---------- GIVEN DATA

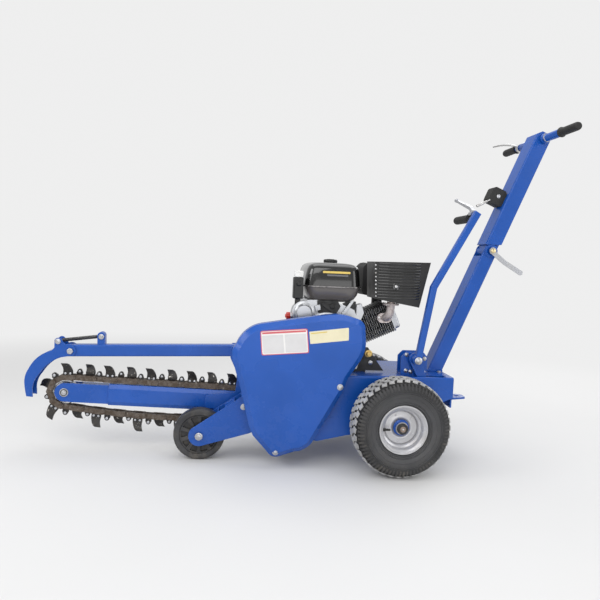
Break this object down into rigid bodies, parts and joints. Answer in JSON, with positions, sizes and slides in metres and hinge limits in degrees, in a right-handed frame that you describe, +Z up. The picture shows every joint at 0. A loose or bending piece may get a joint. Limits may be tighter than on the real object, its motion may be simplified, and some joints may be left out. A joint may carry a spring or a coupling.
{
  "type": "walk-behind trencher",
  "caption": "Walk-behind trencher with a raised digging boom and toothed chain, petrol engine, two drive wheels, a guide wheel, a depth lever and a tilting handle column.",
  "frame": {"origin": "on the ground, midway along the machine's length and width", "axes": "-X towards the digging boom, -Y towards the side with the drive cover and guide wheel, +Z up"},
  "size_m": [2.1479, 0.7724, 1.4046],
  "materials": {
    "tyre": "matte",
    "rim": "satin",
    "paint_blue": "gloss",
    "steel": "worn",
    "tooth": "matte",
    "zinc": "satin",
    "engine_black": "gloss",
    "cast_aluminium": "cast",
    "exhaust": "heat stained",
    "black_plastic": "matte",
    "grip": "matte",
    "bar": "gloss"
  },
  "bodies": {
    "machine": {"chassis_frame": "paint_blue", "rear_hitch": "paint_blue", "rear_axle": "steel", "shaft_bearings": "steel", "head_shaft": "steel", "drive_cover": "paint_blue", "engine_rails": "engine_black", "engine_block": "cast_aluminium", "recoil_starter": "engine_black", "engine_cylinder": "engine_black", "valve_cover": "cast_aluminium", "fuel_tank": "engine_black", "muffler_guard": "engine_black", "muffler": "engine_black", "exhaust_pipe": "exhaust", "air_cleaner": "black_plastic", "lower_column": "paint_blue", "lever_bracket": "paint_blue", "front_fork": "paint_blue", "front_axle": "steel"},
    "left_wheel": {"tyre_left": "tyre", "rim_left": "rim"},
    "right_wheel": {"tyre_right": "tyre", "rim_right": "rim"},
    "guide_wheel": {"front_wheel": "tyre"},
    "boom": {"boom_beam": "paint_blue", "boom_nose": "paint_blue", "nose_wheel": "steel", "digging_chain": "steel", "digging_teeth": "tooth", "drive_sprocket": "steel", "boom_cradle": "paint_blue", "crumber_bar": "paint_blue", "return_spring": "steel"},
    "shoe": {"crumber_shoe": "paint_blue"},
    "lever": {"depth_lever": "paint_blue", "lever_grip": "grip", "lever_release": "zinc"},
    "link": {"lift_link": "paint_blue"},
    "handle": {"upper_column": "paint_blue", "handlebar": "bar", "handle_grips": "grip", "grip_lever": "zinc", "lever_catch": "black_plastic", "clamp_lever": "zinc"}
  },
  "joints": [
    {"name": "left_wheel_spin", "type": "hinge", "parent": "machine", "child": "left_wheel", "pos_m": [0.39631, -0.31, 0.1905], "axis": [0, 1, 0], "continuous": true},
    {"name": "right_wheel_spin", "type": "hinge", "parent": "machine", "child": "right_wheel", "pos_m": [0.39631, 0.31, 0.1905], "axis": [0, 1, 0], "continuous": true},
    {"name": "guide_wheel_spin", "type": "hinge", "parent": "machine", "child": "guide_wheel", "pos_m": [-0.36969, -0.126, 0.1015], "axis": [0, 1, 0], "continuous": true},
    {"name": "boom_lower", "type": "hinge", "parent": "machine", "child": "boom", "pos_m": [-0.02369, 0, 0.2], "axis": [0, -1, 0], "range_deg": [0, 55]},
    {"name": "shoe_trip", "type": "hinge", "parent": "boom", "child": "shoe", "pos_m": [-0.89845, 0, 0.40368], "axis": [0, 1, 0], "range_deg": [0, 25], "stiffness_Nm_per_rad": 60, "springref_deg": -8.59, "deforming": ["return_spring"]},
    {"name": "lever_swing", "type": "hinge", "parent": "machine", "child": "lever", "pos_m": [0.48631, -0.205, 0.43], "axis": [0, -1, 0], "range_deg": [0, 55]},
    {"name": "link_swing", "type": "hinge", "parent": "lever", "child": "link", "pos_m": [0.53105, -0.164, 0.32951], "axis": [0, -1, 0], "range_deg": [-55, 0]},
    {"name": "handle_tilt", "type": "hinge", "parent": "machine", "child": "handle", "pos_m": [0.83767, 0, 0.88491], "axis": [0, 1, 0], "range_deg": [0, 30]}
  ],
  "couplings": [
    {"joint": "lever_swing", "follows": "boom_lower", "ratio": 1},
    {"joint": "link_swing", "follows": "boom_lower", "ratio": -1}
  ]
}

--------------------

## EXERCISE BRIEF
The data above must be returned in full, exactly as written.

## SOLUTION TO THE PROBLEM
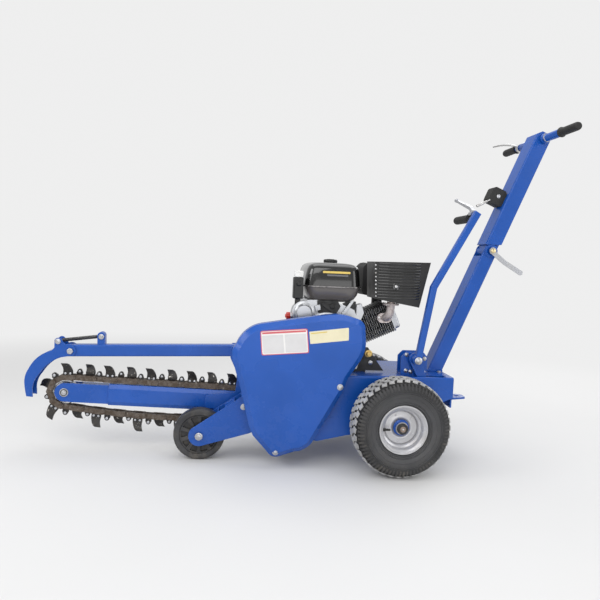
Break this object down into rigid bodies, parts and joints. Answer in JSON, with positions, sizes and slides in metres and hinge limits in degrees, in a right-handed frame that you describe, +Z up. The picture shows every joint at 0. A loose or bending piece may get a joint. Limits may be tighter than on the real object, its motion may be simplified, and some joints may be left out. A joint may carry a spring or a coupling.
{
  "type": "walk-behind trencher",
  "caption": "Walk-behind trencher with a raised digging boom and toothed chain, petrol engine, two drive wheels, a guide wheel, a depth lever and a tilting handle column.",
  "frame": {"origin": "on the ground, midway along the machine's length and width", "axes": "-X towards the digging boom, -Y towards the side with the drive cover and guide wheel, +Z up"},
  "size_m": [2.1479, 0.7724, 1.4046],
  "materials": {
    "tyre": "matte",
    "rim": "satin",
    "paint_blue": "gloss",
    "steel": "worn",
    "tooth": "matte",
    "zinc": "satin",
    "engine_black": "gloss",
    "cast_aluminium": "cast",
    "exhaust": "heat stained",
    "black_plastic": "matte",
    "grip": "matte",
    "bar": "gloss"
  },
  "bodies": {
    "machine": {"chassis_frame": "paint_blue", "rear_hitch": "paint_blue", "rear_axle": "steel", "shaft_bearings": "steel", "head_shaft": "steel", "drive_cover": "paint_blue", "engine_rails": "engine_black", "engine_block": "cast_aluminium", "recoil_starter": "engine_black", "engine_cylinder": "engine_black", "valve_cover": "cast_aluminium", "fuel_tank": "engine_black", "muffler_guard": "engine_black", "muffler": "engine_black", "exhaust_pipe": "exhaust", "air_cleaner": "black_plastic", "lower_column": "paint_blue", "lever_bracket": "paint_blue", "front_fork": "paint_blue", "front_axle": "steel"},
    "left_wheel": {"tyre_left": "tyre", "rim_left": "rim"},
    "right_wheel": {"tyre_right": "tyre", "rim_right": "rim"},
    "guide_wheel": {"front_wheel": "tyre"},
    "boom": {"boom_beam": "paint_blue", "boom_nose": "paint_blue", "nose_wheel": "steel", "digging_chain": "steel", "digging_teeth": "tooth", "drive_sprocket": "steel", "boom_cradle": "paint_blue", "crumber_bar": "paint_blue", "return_spring": "steel"},
    "shoe": {"crumber_shoe": "paint_blue"},
    "lever": {"depth_lever": "paint_blue", "lever_grip": "grip", "lever_release": "zinc"},
    "link": {"lift_link": "paint_blue"},
    "handle": {"upper_column": "paint_blue", "handlebar": "bar", "handle_grips": "grip", "grip_lever": "zinc", "lever_catch": "black_plastic", "clamp_lever": "zinc"}
  },
  "joints": [
    {"name": "left_wheel_spin", "type": "hinge", "parent": "machine", "child": "left_wheel", "pos_m": [0.39631, -0.31, 0.1905], "axis": [0, 1, 0], "continuous": true},
    {"name": "right_wheel_spin", "type": "hinge", "parent": "machine", "child": "right_wheel", "pos_m": [0.39631, 0.31, 0.1905], "axis": [0, 1, 0], "continuous": true},
    {"name": "guide_wheel_spin", "type": "hinge", "parent": "machine", "child": "guide_wheel", "pos_m": [-0.36969, -0.126, 0.1015], "axis": [0, 1, 0], "continuous": true},
    {"name": "boom_lower", "type": "hinge", "parent": "machine", "child": "boom", "pos_m": [-0.02369, 0, 0.2], "axis": [0, -1, 0], "range_deg": [0, 55]},
    {"name": "shoe_trip", "type": "hinge", "parent": "boom", "child": "shoe", "pos_m": [-0.89845, 0, 0.40368], "axis": [0, 1, 0], "range_deg": [0, 25], "stiffness_Nm_per_rad": 60, "springref_deg": -8.59, "deforming": ["return_spring"]},
    {"name": "lever_swing", "type": "hinge", "parent": "machine", "child": "lever", "pos_m": [0.48631, -0.205, 0.43], "axis": [0, -1, 0], "range_deg": [0, 55]},
    {"name": "link_swing", "type": "hinge", "parent": "lever", "child": "link", "pos_m": [0.53105, -0.164, 0.32951], "axis": [0, -1, 0], "range_deg": [-55, 0]},
    {"name": "handle_tilt", "type": "hinge", "parent": "machine", "child": "handle", "pos_m": [0.83767, 0, 0.88491], "axis": [0, 1, 0], "range_deg": [0, 30]}
  ],
  "couplings": [
    {"joint": "lever_swing", "follows": "boom_lower", "ratio": 1},
    {"joint": "link_swing", "follows": "boom_lower", "ratio": -1}
  ]
}